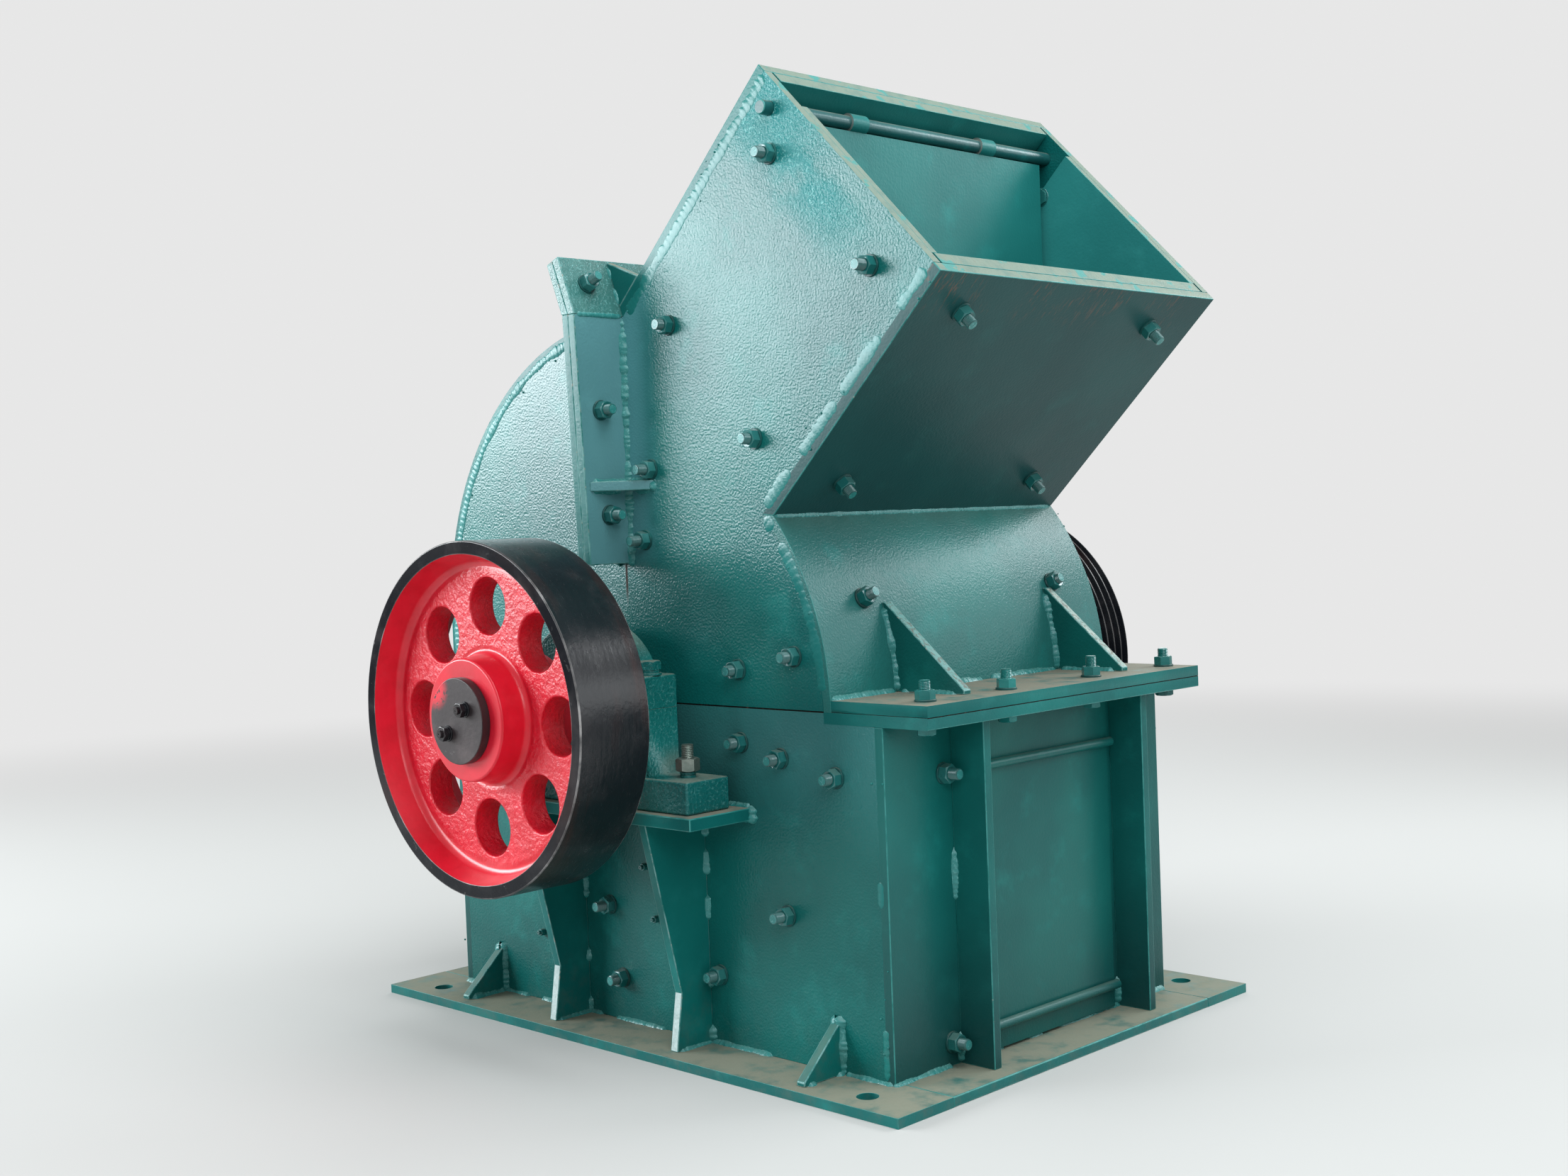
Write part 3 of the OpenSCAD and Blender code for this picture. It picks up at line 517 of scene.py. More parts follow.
jointDark = bareSteel("joint_dark_line", (0.012, 0.020, 0.019), (0.020, 0.016, 0.013), rough=0.7)
nutSteel = bareSteel("nut_steel", (0.25, 0.29, 0.26), (0.14, 0.19, 0.17), rough=0.38, rust=0.12)
shaftSteel = bareSteel("shaft_steel", (0.46, 0.45, 0.43), (0.30, 0.28, 0.25), rough=0.24,
                       lines=(0.3, 5, 0.3))
wornSteel = bareSteel("worn_steel", (0.17, 0.15, 0.135), (0.095, 0.075, 0.060), rough=0.42)
rubbedSteel = bareSteel("rubbed_steel", (0.62, 0.61, 0.58), (0.42, 0.41, 0.38), rough=0.30)
print("materials made")


class Kit:
    # gathers the faces of one piece
    def __init__(self):
        self.mesh = bmesh.new()

    def ring(self, points):
        return [self.mesh.verts.new(p) for p in points]

    def bridge(self, first, second, paint=0):
        count = len(first)
        for i in range(count):
            j = (i + 1) % count
            corners = []
            for v in (first[i], first[j], second[j], second[i]):
                if v not in corners:
                    corners.append(v)
            if len(corners) > 2:
                self.mesh.faces.new(corners).material_index = paint

    def cap(self, ring, paint=0):
        self.mesh.faces.new(ring).material_index = paint

    def done(self, name, body, paints, sharp=38):
        bmesh.ops.recalc_face_normals(self.mesh, faces=self.mesh.faces)
        return fit(name, self.mesh, body, paints, sharp)


def fit(name, mesh, body, paints, sharp=50, replaced=()):
    # turns a bmesh into a piece that rides on a body
    data = bpy.data.meshes.new(name)
    mesh.to_mesh(data)
    mesh.free()
    for paint in paints:
        data.materials.append(paint)
    data.polygons.foreach_set("use_smooth", [True] * len(data.polygons))
    data.set_sharp_from_angle(angle=math.radians(sharp))
    piece = bpy.data.objects.new(name, data)
    scene.collection.objects.link(piece)
    level = piece.modifiers.new("even shading", "WEIGHTED_NORMAL")
    level.keep_sharp = True
    level.weight = 100
    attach(piece, body)
    for node in replaced:
        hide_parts(node)
    return piece


def dress(node, paints, bevels, worn=None, body="housing", leave=None):
    # copies a CAD node, rounds its edges and paints it; worn() gives the number of a face's paint.
    # bevels are (mm, steps, rule for an edge's middle, which paint goes on them);
    # edges on a welded seam, and those that leave() picks, stay sharp
    mesh = bmesh.new()
    mesh.from_mesh(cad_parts[node].data)
    bmesh.ops.remove_doubles(mesh, verts=mesh.verts, dist=0.01 * mm)
    bmesh.ops.dissolve_limit(mesh, angle_limit=math.radians(0.4), verts=mesh.verts, edges=mesh.edges)
    for face in mesh.faces:
        face.material_index = worn(face) if worn else 0
    edges = [e for e in mesh.edges if e.is_manifold and e.calc_face_angle(0) > math.radians(28)]
    rules = [b[2] for b in bevels]
    groups = [[] for _ in bevels]
    for e in edges:
        middle = (e.verts[0].co + e.verts[1].co) / 2
        if onSeam(middle) or leave and leave(e, middle):
            continue
        for group, rule in zip(groups, rules):
            if rule is None or rule(middle):
                group.append(e)
                break
    for group, (width, steps, _, paint) in zip(groups, bevels):
        live = [e for e in group if e.is_valid]
        if live:
            bmesh.ops.bevel(mesh, geom=live, offset=width * mm, offset_type="OFFSET", segments=steps,
                            profile=0.5, affect="EDGES", clamp_overlap=True, material=paint)
    return fit(node + "_finish", mesh, body, paints, 50, (node,))


def easing(width, steps=2):
    # one rounding for all edges
    return [(width, steps, None, 1)]


plain, eased, crisp = easing(1.3), easing(1.6), easing(0.9)


def atMouth(face):
    return 2 if face.normal.dot(flat(mouthOut, 0)) > 0.98 else 0


def facesFront(face):
    return 2 if face.normal.x > 0.9 else 0


def jointEdge(middle):
    return abs(middle.z - jointZ) < 0.2 * mm


for node in ("base_side_strips", "base_cross_strips"):
    dress(node, [tealBase, edgePaint], easing(1.8))
# a dark line is painted along the joints between the lower and upper plates and flanges
darkJoint = (1.1, 1, jointEdge, 3)
for side in ("near", "far"):
    for part, paint in (("lower_side_", tealLowSide), ("cover_side_", tealCover), ("upper_side_", tealSide)):
        dress(part + side, [paint, paint, rimPaint, jointDark], [darkJoint, *crisp],
              atMouth if paint == tealSide else None)
for node in ("lower_front_wall", "lower_rear_wall"):
    dress(node, [tealWall, edgePaint], plain)
dress("cover_skin", [tealPlate, edgePaint], plain)
dress("round_front_plate", [tealRound, edgePaint], plain)
dress("hopper_lower_plate", [tealUnderShade, edgePaint, rimPaint], plain, atMouth)
dress("hopper_upper_plate", [tealPlate, edgePaint, rimPaint], plain, atMouth)
dress("hopper_cross_liners", [tealInside, edgePaint, rimPaint], easing(0.8), atMouth)
dress("hopper_side_liners", [tealLiner, edgePaint, rimPaint], easing(0.8), atMouth)
dress("front_wall_panel", [tealPanel, tealPanel], crisp)
dress("front_wall_ribs", [tealWall, edgePaint], plain)
for node in ("lower_front_flange", "upper_front_flange", "lower_rear_flange", "upper_rear_flange"):
    dress(node, [tealFlange, edgePaint, rimPaint, jointDark], [(0.7, 1, jointEdge, 3), *plain])
# the upright flanges' front faces take the painted sheen
for node in ("body_upright_flanges", "cover_upright_flanges"):
    dress(node, [tealFlange, paleEdge, tealUprightSheen], eased, facesFront)
dress("flange_stiffeners", [tealUprightSheen, paleEdge], eased)
dress("top_gussets", [tealFlange, paleEdge], eased)
for node in ("body_top_flange", "cover_top_flange"):
    dress(node, [tealLeanSheen, paleEdge], eased)
dress("corner_gussets", [tealPlate, paleEdge], eased)
dress("bearing_shelves", [tealFlange, edgePaint], eased)


# the sloping edges are flame cut, the far one rubbed pale
def gussetSlope(face):
    if face.normal.x > 0.3 and face.normal.z > 0.3:
        return 2 if face.calc_center_median().y > 0 else 3
    return 0


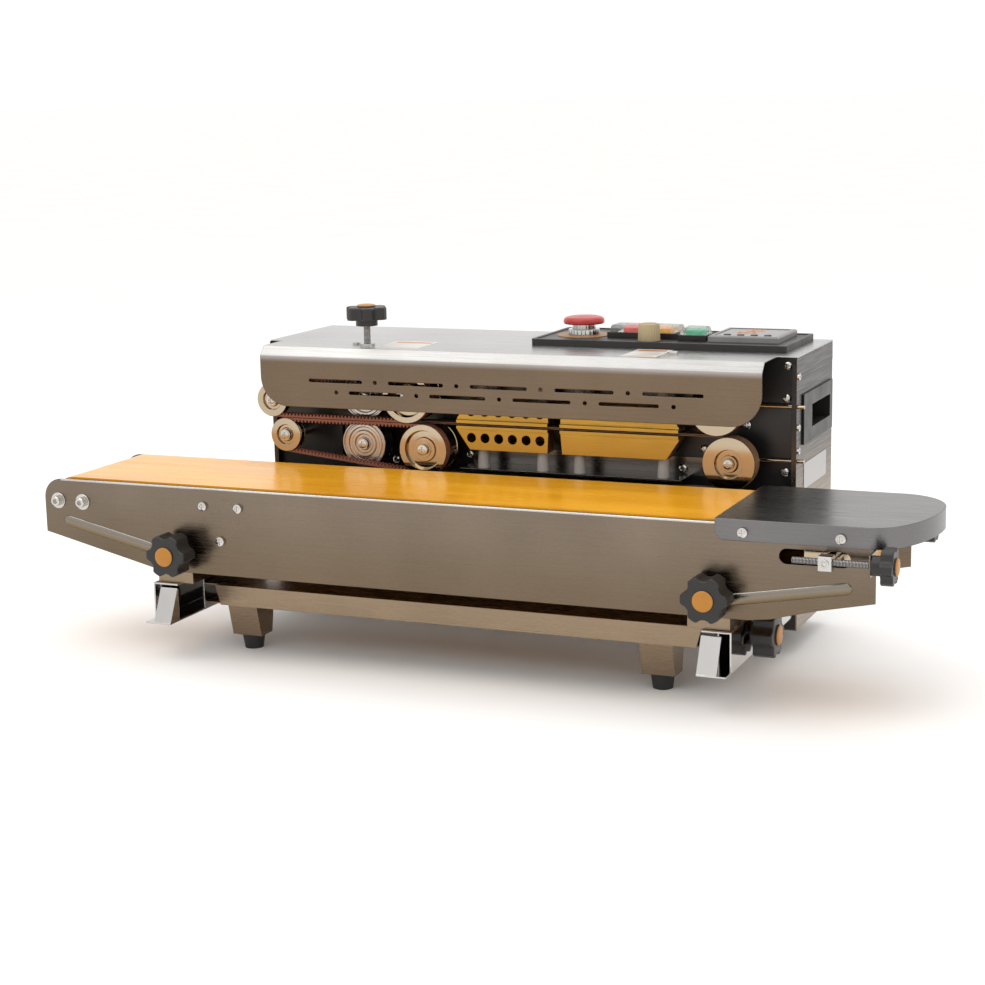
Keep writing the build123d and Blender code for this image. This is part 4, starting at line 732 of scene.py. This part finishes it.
def digit(builder, corner_x, corner_y, value, scale):
    """Seven-segment digit lying on the controller's window."""
    width = DIGIT_WIDTH * scale
    height = DIGIT_HEIGHT * scale
    half = height / 2
    stroke = STROKE * scale
    gap = STROKE_GAP * scale
    spans = {
        "a": ((0, height), (width, height)), "b": ((width, half), (width, height)),
        "c": ((width, 0), (width, half)), "d": ((0, 0), (width, 0)), "e": ((0, 0), (0, half)),
        "f": ((0, half), (0, height)), "g": ((0, half), (width, half)),
    }
    for letter in SEGMENTS[value]:
        (x0, y0), (x1, y1) = spans[letter]
        if y0 == y1:
            box = (x0 + gap, x1 - gap, y0 - stroke, y0 + stroke)
        else:
            box = (x0 - stroke, x0 + stroke, y0 + gap, y1 - gap)
        corners = level_rectangle(corner_x + box[0], corner_x + box[1],
                                  corner_y + box[2], corner_y + box[3], WINDOW_Z[1])
        plate(builder, corners, 0.2, (0, 0, 1))


DIGITS_X = 650.0
DIGIT_PITCH = 8.2
digits = bmesh.new()
for row_y, text, scale in ((304.0, "180", 1.1), (289.0, "200", 0.9)):
    for index, value in enumerate(text):
        digit(digits, DIGITS_X + index * DIGIT_PITCH * scale, row_y, value, scale)
piece("controller_digits", digits, DIGIT, "machine", smooth=False)

KEY_PROFILE = ((0, 0.9), (3.2, 0.9), (3.8, 0.5), (3.8, 0), (0, 0))
keys = bmesh.new()
for x in (645.0, 659.0, 673.0, 687.0):
    turned(keys, at(x, 273.0, 310.9), (0, 0, 1), KEY_PROFILE, 32)
piece("controller_keys", keys, GREY, "machine")

# ---------------------------------------------------------------- blank labels
COVER_TOP = 299.5
LABEL_HEIGHT = 0.12
BAND_INSET = 4  # from a label's side to its coloured bands
labels = bmesh.new()
borders = bmesh.new()
for x0, x1, y0, y1 in ((295, 344, 174, 230), (566, 603, 170, 227)):
    plate(labels, level_rectangle(x0, x1, y0, y1, COVER_TOP), LABEL_HEIGHT, (0, 0, 1))
    for low, high in ((y1 - 14, y1 - 5), (y0 + 5, y0 + 7)):
        corners = level_rectangle(x0 + BAND_INSET, x1 - BAND_INSET, low, high, COVER_TOP + LABEL_HEIGHT)
        plate(borders, corners, 0.03, (0, 0, 1))
piece("blank_labels", labels, LABEL, "machine", smooth=False)
piece("label_bands", borders, LABEL_LINE, "machine", smooth=False)
rating = bmesh.new()
plate(rating, [at(735, 234, 164), at(735, 323, 164), at(735, 323, 190), at(735, 234, 190)], 0.4, (1, 0, 0))
piece("blank_rating_plate", rating, PLATE, "machine", smooth=False)

# ---------------------------------------------------------------- floor, light, camera
sc = bpy.context.scene
floor_mesh = bpy.data.meshes.new("floor")
REACH = 150.0  # half the floor's size, in metres, so that its edge lies near the horizon
floor_mesh.from_pydata([(-REACH, -REACH, 0), (REACH, -REACH, 0), (REACH, REACH, 0), (-REACH, REACH, 0)], [],
                       [(0, 1, 2, 3)])
floor = bpy.data.objects.new("floor", floor_mesh)
sc.collection.objects.link(floor)
paper, paper_nodes, paper_links, paper_shader = shader("pale_floor", (0.93, 0.925, 0.92), 0.0, 0.75)
paper_links.new(ramp(paper_nodes, paper_links, noise(paper_nodes, paper_links, 3.0), (0.92, 0.915, 0.91),
                     (0.94, 0.935, 0.93)), paper_shader.inputs["Base Color"])
floor_mesh.materials.append(paper)

world = bpy.data.worlds.new("studio")
world.use_nodes = True
world.node_tree.nodes["Background"].inputs["Color"].default_value = (1.0, 0.99, 0.975, 1)
world.node_tree.nodes["Background"].inputs["Strength"].default_value = 1.08
sc.world = world


def softbox(name, place, target, size, power, color=(1, 1, 1)):
    """Rectangular soft light aimed at a point."""
    light = bpy.data.lights.new(name, "AREA")
    light.shape = "RECTANGLE"
    light.size, light.size_y = size
    light.energy = power
    light.color = color
    lamp = bpy.data.objects.new(name, light)
    sc.collection.objects.link(lamp)
    lamp.location = place
    lamp.rotation_euler = (Vector(target) - Vector(place)).to_track_quat("-Z", "Y").to_euler()


softbox("key", (-0.6, -1.2, 2.2), (0, 0, 0.15), (2.4, 1.2), 16, (1.0, 0.97, 0.93))
softbox("top", (0.3, 0.4, 2.4), (0, 0, 0.2), (2.4, 1.6), 12)
softbox("side", (2.4, -0.6, 1.0), (0.2, 0, 0.2), (1.0, 1.4), 4, (1.0, 0.98, 0.95))

# the photograph's view, from the front and right, from above
CAMERA_PLACE = at(1230.3, -1685.5, 555.3)
YAW = radians(23.4)
PITCH = radians(11.2)
ROLL = radians(-1.2)
ahead = Vector((-sin(YAW) * cos(PITCH), cos(YAW) * cos(PITCH), -sin(PITCH)))
level_right = Vector((cos(YAW), sin(YAW), 0))
level_up = level_right.cross(ahead)
right = level_right * cos(ROLL) + level_up * sin(ROLL)
up = level_up * cos(ROLL) - level_right * sin(ROLL)
camera_data = bpy.data.cameras.new("camera")
camera_data.lens = 73.73
camera_data.sensor_width = 36.0
camera = bpy.data.objects.new("camera", camera_data)
sc.collection.objects.link(camera)
facing = Matrix((right, up, -ahead)).transposed().to_4x4()
camera.matrix_world = Matrix.Translation(CAMERA_PLACE) @ facing
sc.camera = camera
sc.view_settings.view_transform = "Standard"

____________

EXERCISE:
In the listing above, find the line containing "attach(piece, body)" and the line containing "return piece", then repeat those two lines and everything between them exactly.

RESPONSE TO THIS EXERCISE:
    attach(piece, body)
    for node in replaced:
        hide_parts(node)
    return piece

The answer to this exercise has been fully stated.